This pump is used for hand lotions, i.e. thick (high viscosity) liquids.
There are two metal balls inside this pump. The large lower ball fits inside the first few turns of the spring. The middle turns of the spring are of reduced diameter so they act as a stop for the ball.
This particular version of hand pump is patented by Calmar, Inc. though many fairly similar pump mechanisms exist.
Impeller Mechanism, Basic
Probably this is the most versatile pump of all. Impeller mechanisms are the basis of thousands of types of pumps.
The number of blades can vary from 1 to 10 or more. They operate over a wide speed range — from less than 30 to more than 3000 RPM.
Impeller pumps are excellent for moving impure liquids since they do not clog very easily. For very impure liquids such as sludge, a single blade is sometimes used.
Impeller pumps range in diameter from less than a quarter inch to 10 feet or more.

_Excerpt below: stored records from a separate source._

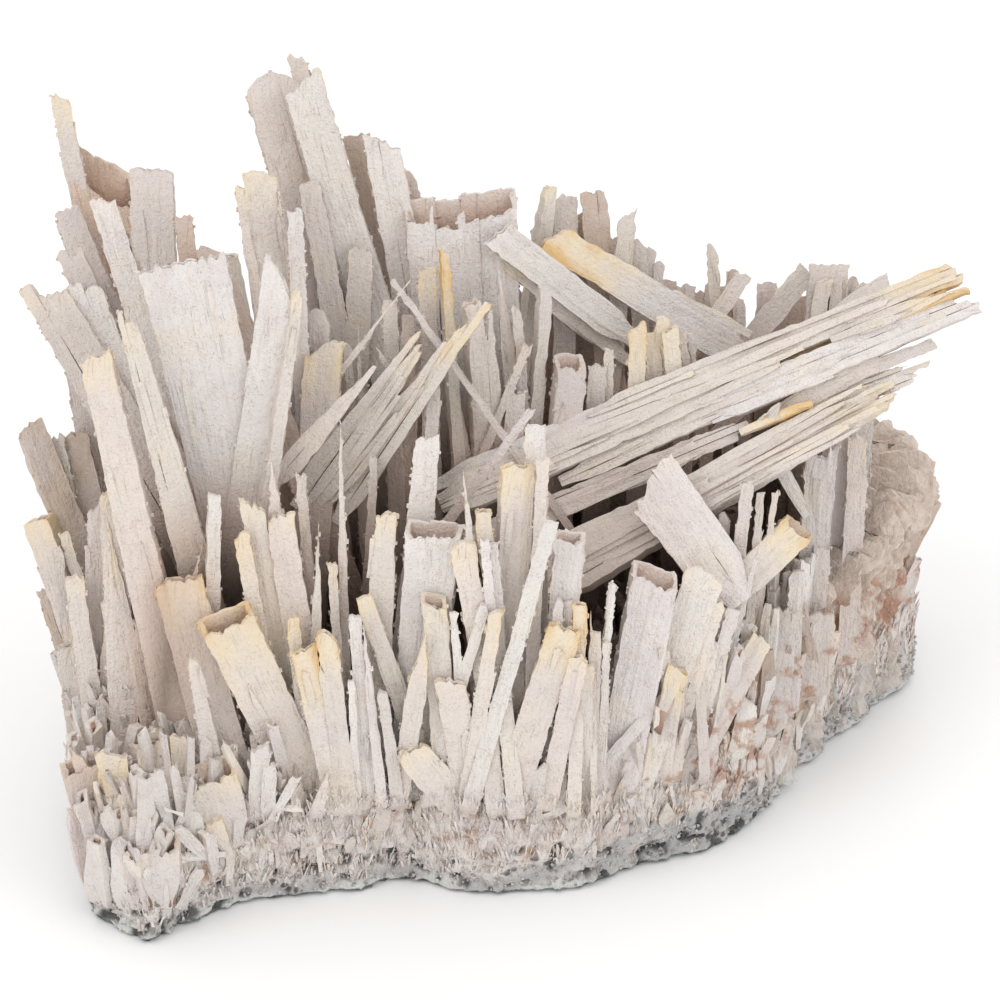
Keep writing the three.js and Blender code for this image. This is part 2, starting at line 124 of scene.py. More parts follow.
def addFloor():
    half, level = studio["floorHalf"], studio["floorLevel"]
    corners = [(-half, -half, level), (half, -half, level), (half, half, level), (-half, half, level)]
    mesh = bpy.data.meshes.new("floor")
    mesh.from_pydata(corners, [], [(0, 1, 2, 3)])
    paper, shader = newMaterial("floorPaper")
    shader.inputs["Base Color"].default_value = studio["floorTint"]
    shader.inputs["Roughness"].default_value = studio["floorRoughness"]
    mesh.materials.append(paper)
    floor = linked("floor", mesh)


def addWorld():
    world = bpy.data.worlds.new("studioWorld")
    world.use_nodes = True
    sky = world.node_tree.nodes["Background"]
    sky.inputs["Color"].default_value = (1, 1, 1, 1)
    sky.inputs["Strength"].default_value = studio["worldLight"]
    scene.world = world
    scene.view_settings.view_transform = "Standard"


addCamera()
for lightRow in studio["lights"]:
    addLight(*lightRow)
addWorld()
addFloor()
print("stage: camera and light")


# what the node trees are built with: a node, sums, products, ramps, colour mixes and noise
def makers(tree):
    def node(kind, values=None, **settings):
        made = tree.nodes.new(kind)
        for key, value in settings.items():
            setattr(made, key, value)
        for key, value in (values or {}).items():
            if isinstance(value, bpy.types.NodeSocket):
                tree.links.new(value, made.inputs[key])
            else:
                made.inputs[key].default_value = value
        return made

    def mathNode(kind, a, b=0.5):
        return node("ShaderNodeMath", {0: a, 1: b}, operation=kind).outputs[0]

    def product(first, *others):
        for other in others:
            first = mathNode("MULTIPLY", first, other)
        return first

    def ramp(value, low, high, first=0.0, last=1.0, shape="SMOOTHSTEP"):
        keys = {"Value": value, "From Min": low, "From Max": high, "To Min": first, "To Max": last}
        return node("ShaderNodeMapRange", keys, clamp=True, interpolation_type=shape).outputs["Result"]

    def mixColour(share, under, over):
        return node("ShaderNodeMix", {0: share, 6: under, 7: over}, data_type="RGBA").outputs[2]

    def noise(vector, scale, detail=2.0, rough=0.55):
        values = {"Vector": vector, "Scale": scale, "Detail": detail, "Roughness": rough}
        return node("ShaderNodeTexNoise", values).outputs["Fac"]

    return node, mathNode, product, ramp, mixColour, noise


def layered(colour, patterns, finish, ramp, mixColour):
    # lays each colour of the finish over those before it, by a pattern or by a ramp of one
    for pattern, over, limits in finish["layers"]:
        share = patterns[pattern]
        if limits:
            share = ramp(share, *limits)
        colour = mixColour(share, colour, finish[over])
    return colour


def marksOf(node):
    # three measures that each piece carries: stain, or on the matrix painted shade in its hollows; hollow;
    # and painted shade, deep in the crowd, in open seams, at the bottom of open boxes and on the top of the
    # slab
    marks = node("ShaderNodeAttribute", attribute_name="marks").outputs["Color"]
    split = node("ShaderNodeSeparateColor", {"Color": marks})
    return [split.outputs[key] for key in ("Red", "Green", "Blue")]


# quartz: warm white to cream, streaked and finely cracked along each blade, brown and pink in hollows;
# painted shade, rosy then near black, deep in the crowd, in open seams and at the bottom of open boxes
quartzFinish = {
    "lavender": (0.68, 0.615, 0.605, 1),
    "creamColour": (0.80, 0.675, 0.495, 1),
    "stainColour": (0.72, 0.475, 0.205, 1),
    "hollowColour": (0.45, 0.235, 0.135, 1),
    "rosyColour": (0.60, 0.43, 0.335, 1),
    "deepColour": (0.085, 0.052, 0.036, 1),
    "crackColour": (0.40, 0.30, 0.24, 1),
    "speckColour": (0.44, 0.36, 0.315, 1),
    "rustColour": (0.45, 0.27, 0.185, 1),
    # noise: scale, detail and roughness
    "patch": (95.0, 3.0, 0.6),
    "mottle": (330.0, 3.0, 0.65),
    "grain": (1150.0, 2.0, 0.6),
    "sugar": (2900.0, 1.0),
    "rustNoise": (150.0, 2.0),
    "streak": (11, 0.7, 3.0, 0.6),  # drawn out: scale across and along, detail and roughness
    "fineStreak": (34, 1.5, 2.0, 0.5),
    # ramps: from, to and, where they aren't 0 and 1, the value at each
    "cracks": (0.67, 0.78),
    "cracksByPatch": (0.42, 0.64, 0.04, 0.36),
    "specks": (0.56, 0.72),
    "specksByMottle": (0.38, 0.62, 0.20, 0.68),
    "stainByPatch": (0.30, 0.62, 0.45, 1.0),
    "roughness": (0.3, 0.7, 0.54, 0.82),
    "specular": 0.4,
    "reliefDepth": 0.0005,
    "reliefStrength": 0.8,
    "relief": {"streak": 0.8, "grain": 0.9, "sugar": 0.5},
    # rust low on the feet of the blades, where the matrix shows through, in metres
    "rust": (0.55, 0.63),
    "rustByMottle": (0.40, 0.60, 0.05, 0.85),
    "rustBottom": (0.009, 0.013),
    "rustTop": (0.017, 0.024, 1.0, 0.0),
    "rustLeft": (-0.055, -0.035),
    "rustClimb": (0.015, 0.045, 0.0, 0.014),  # it reaches higher to the right
    "rustMore": (0.0, 0.04, 0.0, 0.055),      # and there is more of it
    "layers": [  # pattern, colour over, and a ramp of the pattern: from, to, share at each
        ("patch", "lavender", (0.36, 0.58, 0.42, 0.0)),
        ("patch", "creamColour", (0.52, 0.74, 0.0, 0.26)),
        ("streak", "rosyColour", (0.50, 0.72, 0.0, 0.17)),
        ("mottle", "speckColour", (0.52, 0.70, 0.0, 0.16)),
        ("speck", "speckColour", None),
        ("stain", "creamColour", (0.02, 0.45, 0.0, 0.85)),
        ("stain", "stainColour", (0.36, 0.9, 0.0, 0.9)),
        ("hollow", "rosyColour", (0.0, 0.5, 0.0, 0.75)),
        ("hollow", "hollowColour", (0.35, 1.0, 0.0, 0.9)),
        ("crack", "crackColour", None),
        ("rust", "rustColour", None),
        # painted shade: rosy, then near black, deep in the crowd, in open seams and at the bottom of open
        # boxes
        ("deep", "rosyColour", (0.0, 0.4, 0.0, 0.52)),
        ("deep", "deepColour", (0.2, 1.0, 0.0, 0.93)),
    ],
}


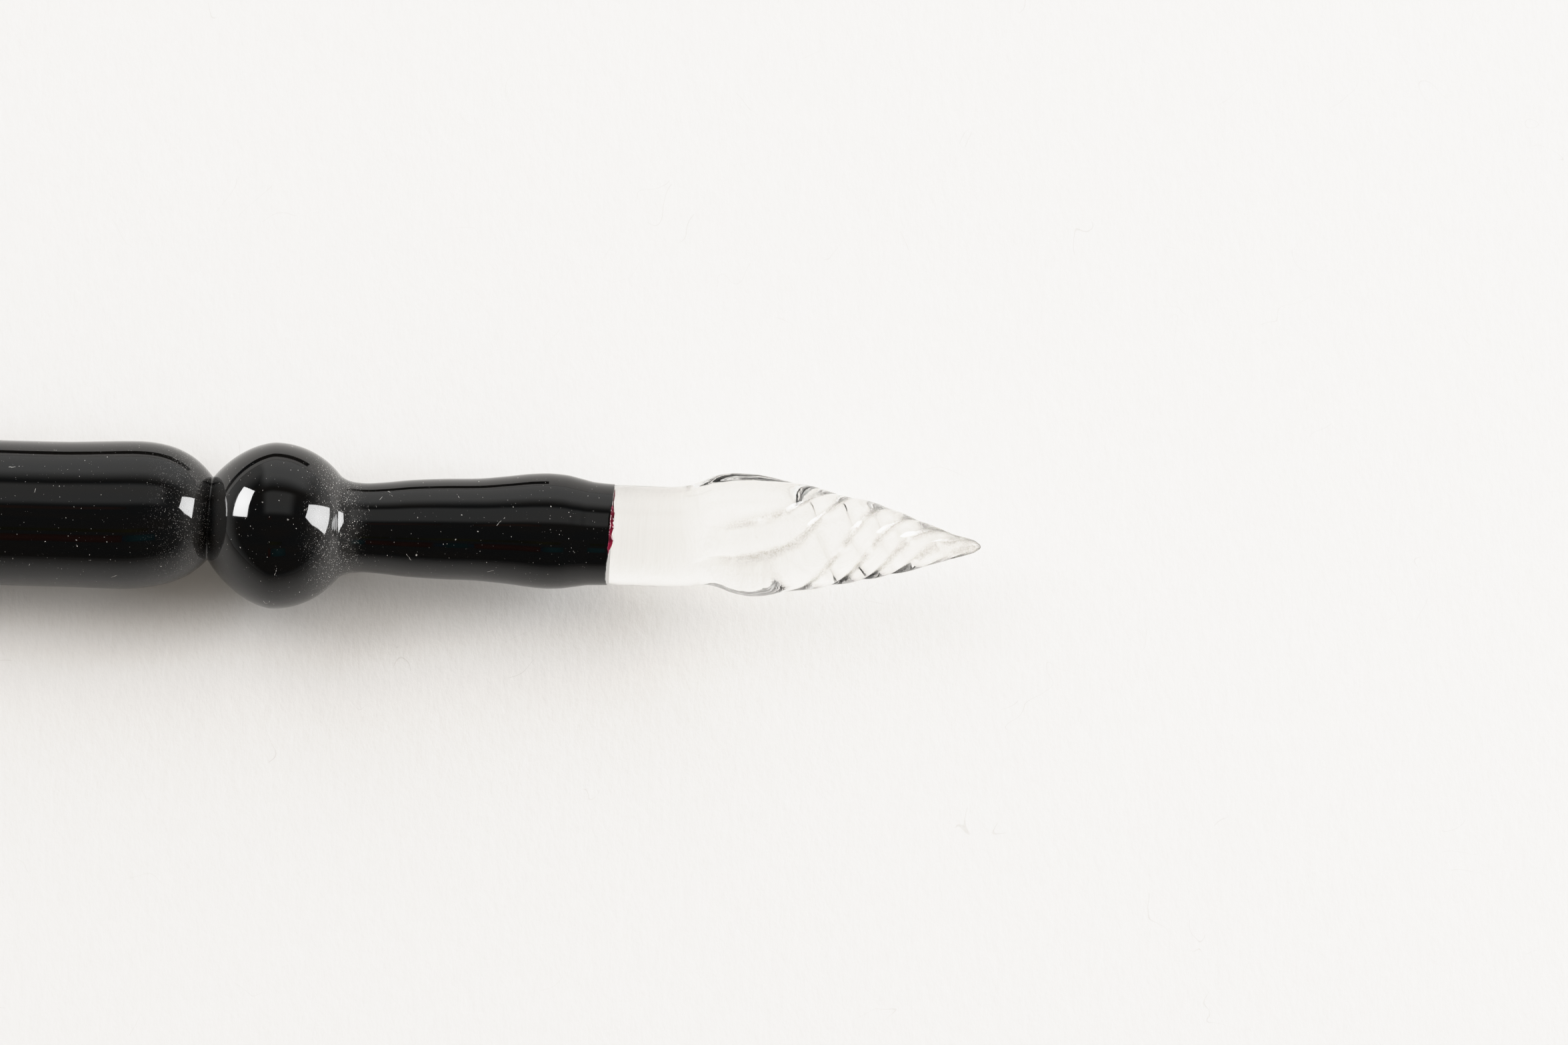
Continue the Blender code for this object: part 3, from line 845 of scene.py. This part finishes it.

Sometimes they have diffusers to increase efficiency.
Sometimes the output of one impeller is fed directly into another impeller to increase the head. As many as six or ten might be linked together, or connected in two facing sets to double the output and even the pressures on the shaft and pump casing.
Impeller, Single Lobe
A single vane impeller is almost impossible to clog, therefore, it is commonly used for liquids that contain solid materials in suspension.
Impeller Mechanism, 2-Lobe
By having only two vanes, the risk of clogging from foreign matter in the fluid being pumped is reduced over a pump with more vanes. (For even messier fluids a single vane can be used.)
This type of pump might be used for pumping sludge or other contaminated liquids. It is also common for moving liquid paper stock.
All of the head in an impeller type pump is created by the impeller itself. The rest of the parts induce losses to the maximum head.
Losses are induced by friction of the fluid against the sides of the parts, by mechanical friction of the pump shaft, and from hydraulic efficiency losses such as fluid eddies and changes in direction (which takes energy).
Impeller Diffuser Pump
The efficiency of the Impeller Pump can be greatly increased by the addition of stationary Diffuser Vanes. Large Impeller-diffuser pumps can achieve efficiency ratings of 90 percent.
The number of diffuser vanes is always different than the number of impeller vanes. This is so that the edges of the rotating impeller vanes do not come close to all the ends of the diffuser vanes at the same time.
This prevents thumping or knocking, and excessive buildup of pressures.
In this drawing the innermost set of vanes revolves and the outer set is stationary.
Impeller Diffuser, Multi-Stage
Multi-stage impeller pumps have substantially increased heads over single-impeller types.
In the model shown, there are five rotating impellers in sequence, with the intake from the lower hole on the left and the outlet at the lower right. The upper two holes connect to the lower holes, balancing intake and outlet pressures on the shaft.
The liquid swirls with the rotation of the pump. As many as 12 separate impellers are often connected together to increase flow rates and head.
In many models the fluid enters at either end and works towards the middle, or enters one end and immediately after the first impeller, is sent to the opposite end to the second impeller, then back to the first end, and so on, exiting in the middle.
The advantages of such a system are improved pressure balance on the shaft and relatively low pressure around the seals. On the pump shown the right-hand seal has the pressure of four stages pushing against it.
Infusion Pumps are used to deliver very small quantities of drugs over long periods of time. They are also commonly called Syringe Pumps.
A worm gear (shaft) slowly turns, moving the plunger of the syringe in, and pushing the medication out. These can also be used in reverse to withdraw fluids.
Here the action is shown much faster than it usually would be. The injection might take place over a period of many hours.
A typical infusion pump might have a flow rate range from .2 cubic centimeters (cc) to 500cc per hour. At .2cc per hour, a 10cc syringe would require 50 hours to empty.